Decisão do STJ que vetou cobrança deve orientar processos pelo país, 64 em SP
Justiça entendeu que ninguém é obrigado a se filiar a entidade para pagar por serviços e melhorias em ruas
FABIANO MAISONNAVEDE SÃO PAULO
Uma decisão do STJ (Superior Tribunal de Justiça) que vetou a cobrança compulsória de taxas de manutenção por associações de moradores deve orientar ao menos 141 processos semelhantes em curso no Brasil --sendo 64 no Estado de São Paulo.
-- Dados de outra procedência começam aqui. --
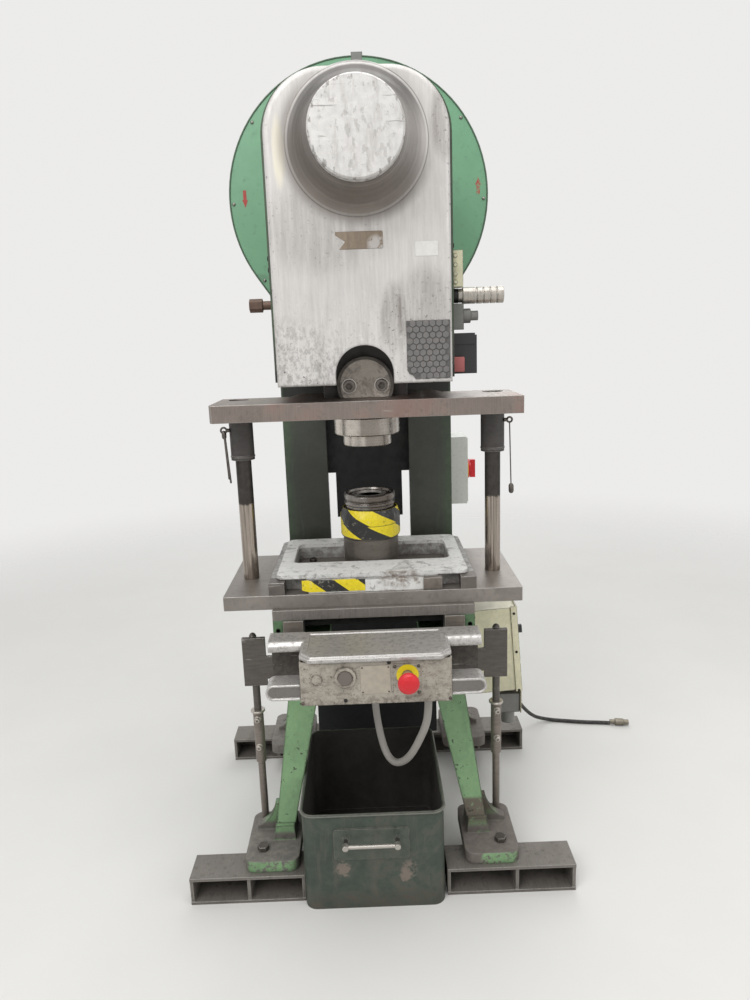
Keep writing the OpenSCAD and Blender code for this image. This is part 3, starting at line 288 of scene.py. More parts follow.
def worn_paint(name, colour, under, chips=0.5, grime=0.5, streaks=0.3, rough=0.45, dust=0.0):
    """Old shop paint: mottled, chipped on its edges down to what is under it, darkened in its corners by
    dirt and painted shade.
    """
    s = Surface(name, 0.003)
    clouds = s.noise(5, 5, 0.6, 0.4)
    spots = s.noise(60, 6, 0.62)
    fine = s.noise(420, 3)
    runs = s.noise(1.6, 5, 0.6, stretch=(26, 26, 2.2))
    # This darkening is painted shade in the corners, from occlusion, and dirt in clouds and runs.
    dirt = s.corner_shade(0.05) * 0.9 + clouds.step(0.52, 0.74) * 0.45 + runs.step(0.52, 0.72) * streaks
    bare = (spots + s.edge() * 0.34 + clouds * 0.16).step(0.86 - 0.22 * chips, 0.90 - 0.22 * chips)
    base = s.coats(
        s.tone(colour, clouds.shade(0.86, 1.08) * spots.step(0.3, 0.72, 0.9, 1.05)),
        grime=(dirt * grime, tint(48, 45, 40)),
        bare=(bare, s.tone(under, fine.shade(0.7, 1.2))),
    )
    if dust:
        settled = s.facing()[2].step(0.4, 0.9) * spots.step(0.25, 0.7, 0.5, 1.0)
        base = s.coats(base, dust=(settled * dust, tint(150, 144, 136)))
    gloss = rough + spots.shade(-0.08, 0.12) + bare * 0.12 + dirt * 0.12
    return s.finish(base, gloss, 0.0, fine * 0.15 + spots * 0.35 - bare * 0.6, 0.35, 0.0006)


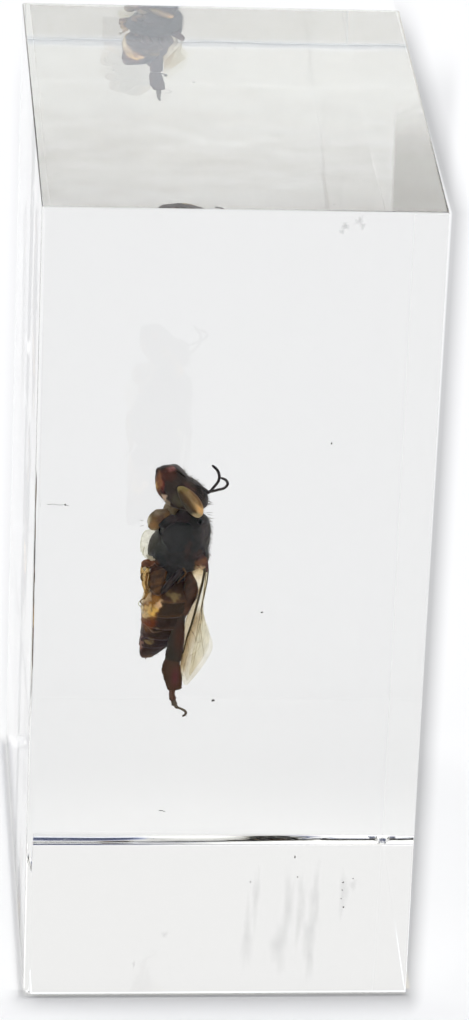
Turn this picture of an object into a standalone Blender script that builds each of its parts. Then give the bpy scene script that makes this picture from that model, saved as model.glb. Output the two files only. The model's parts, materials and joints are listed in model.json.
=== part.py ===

O levantamento foi feito pelo STJ, a pedido da Folha, após julgamento no mês passado no qual foi aceito, por 5 votos a 2, os recursos de dois proprietários de imóveis de municípios de São Paulo.
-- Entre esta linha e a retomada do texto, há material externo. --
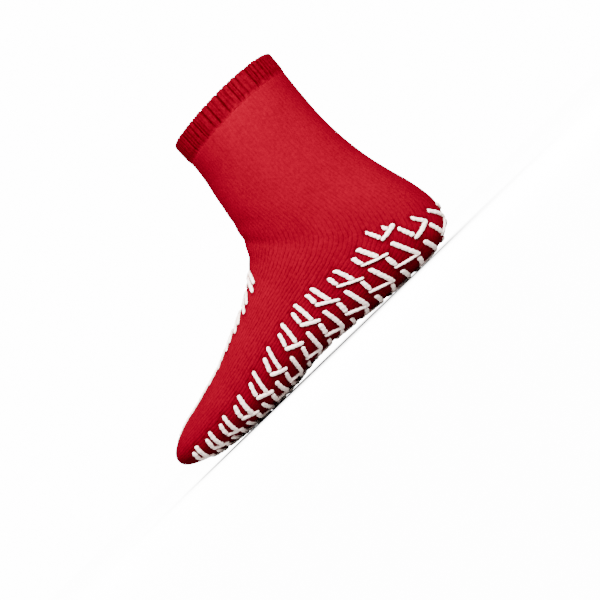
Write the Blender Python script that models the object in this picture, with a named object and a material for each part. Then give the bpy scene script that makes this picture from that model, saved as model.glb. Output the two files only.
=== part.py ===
"""Slipper sock: a knitted tube with a rib cuff and raised grip bars.

The sock stands empty on its sole and keeps the form of the foot that it was stretched over.
Frame: metres, +Z up, toe towards -X, inner (big toe) side towards -Y. The origin is under the
middle of the box that the whole sock fills, on the floor.

Two numbers place anything on the knit. The course runs along the tube: 0 at the tip of the toe,
1 to 20 at the rows of the section table, 21 at the rim. The share runs round the tube, by
length: 0 under the sole, 0.25 on the inner side, 0.5 on top, 0.75 on the outer side.
"""

import math

import bpy
import numpy as np
from mathutils import Vector
from mathutils.geometry import delaunay_2d_cdt

# Sizes of the foot and leg that give the tube its form
FOOT_LENGTH = 0.255
BALL_WIDTH = 0.098
INSTEP_HEIGHT = 0.068
LEG_DEPTH = 0.092
LEG_WIDTH = 0.080
SOCK_HEIGHT = 0.180

# Knit
WALL = 0.0018
CUFF_DEPTH = 0.018
CUFF_WALL = 0.0026
RIB_COUNT = 54
RIB_HEIGHT = 0.0007

# Grip bars. The sole's last row, up the heel, is cut on a slant: it keeps a share of a row's pitch
# at the inner edge, and the cut climbs by the slant for each metre across.
BAR_WIDTH = 0.0031
BAR_HEIGHT = 0.0011
BAR_PRESS = 0.0004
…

Moradores de Mogi das Cruzes (a 57 km de SP) e Franca (a 400 km de SP), eles não aceitavam as taxas cobradas pelas associações de bairros e haviam sido condenados em primeira e segunda instâncias a pagá-las --sob a justificativa de que, como eram beneficiados por melhorias, deveriam dividir as despesas.
O STJ, no entanto, entendeu que eles não eram obrigados a estar associados.
O advogado Marcelo Tapai, diretor do Instituto Brasileiro de Política e Direito do Consumidor, avalia que a quantidade de afetados pela decisão é muito maior que as ações já mapeadas pelo STJ.
"Trata-se de assunto cada vez mais recorrente por causa da segurança. As pessoas fecham uma rua, instituem uma associação e compelem todo mundo a pagar uma taxa", afirma Tapai, especialista em direito imobiliário.
Como a decisão ocorreu sob rito dos repetitivos (quando há mais de um processo sobre a mesma questão), a partir de agora caberá recurso apenas se a sentença de segunda instância for contrária ao entendimento do STJ.
Na prática, ela balizará as decisões dos tribunais inferiores --que até podem julgar de forma diferente, mas, chegando ao STJ, a possibilidade de reverter é mínima.
PORTARIA E ASFALTO
O julgamento no STJ pôs fim a um impasse que se arrastava na Justiça havia sete anos no caso do técnico contábil Marcelo Viana, 44.
Morador do Residencial Rubi, em Mogi das Cruzes, ele disse que não quis se filiar por falta de transparência. "É uma panela, decidem entre eles."
Em 2008, quando a taxa era de R$ 50, a entidade de moradores passou a cobrá-lo na Justiça. No processo, seu advogado, Luciano Arias Rodrigues, alegou que Viana não podia ser obrigado a pagar porque a área é um loteamento, e não um condomínio, e que a Constituição prevê liberdade de associação.
O Residencial Rubi diz que, na prática, é um condomínio, com serviços como portaria, segurança privada e manutenção de ruas e esgoto.
"Se ninguém pagar, não tem como fazer serviço de esgoto, consertar buraco no asfalto", afirma Solano Matos, advogado da associação.
'MILÍCIA'
No recurso apresentado ao STJ, a defesa do comerciante João Geraldo Raimundo Jr., de Franca, afirmou que, "por analogia", a ação de associações de moradores "tem a ver com as milícias do Rio" --conhecidas por cobrar por segurança e outros serviços.
"Daqui a pouco as milícias teriam essas taxas regulamentadas", disse o advogado José Antônio Martos.
O Residencial Morada do Verde, segundo ele, começou como um loteamento de alto padrão e, mais tarde, um grupo de moradores criou uma associação e decidiu fechá-lo, colocando uma portaria.
O cliente dele, por se recusar a pagar taxas, teve a entrada de parentes e entrega de cartas dificultadas. Precisou alugar uma caixa de correio. A associação do residencial não quis se manifestar.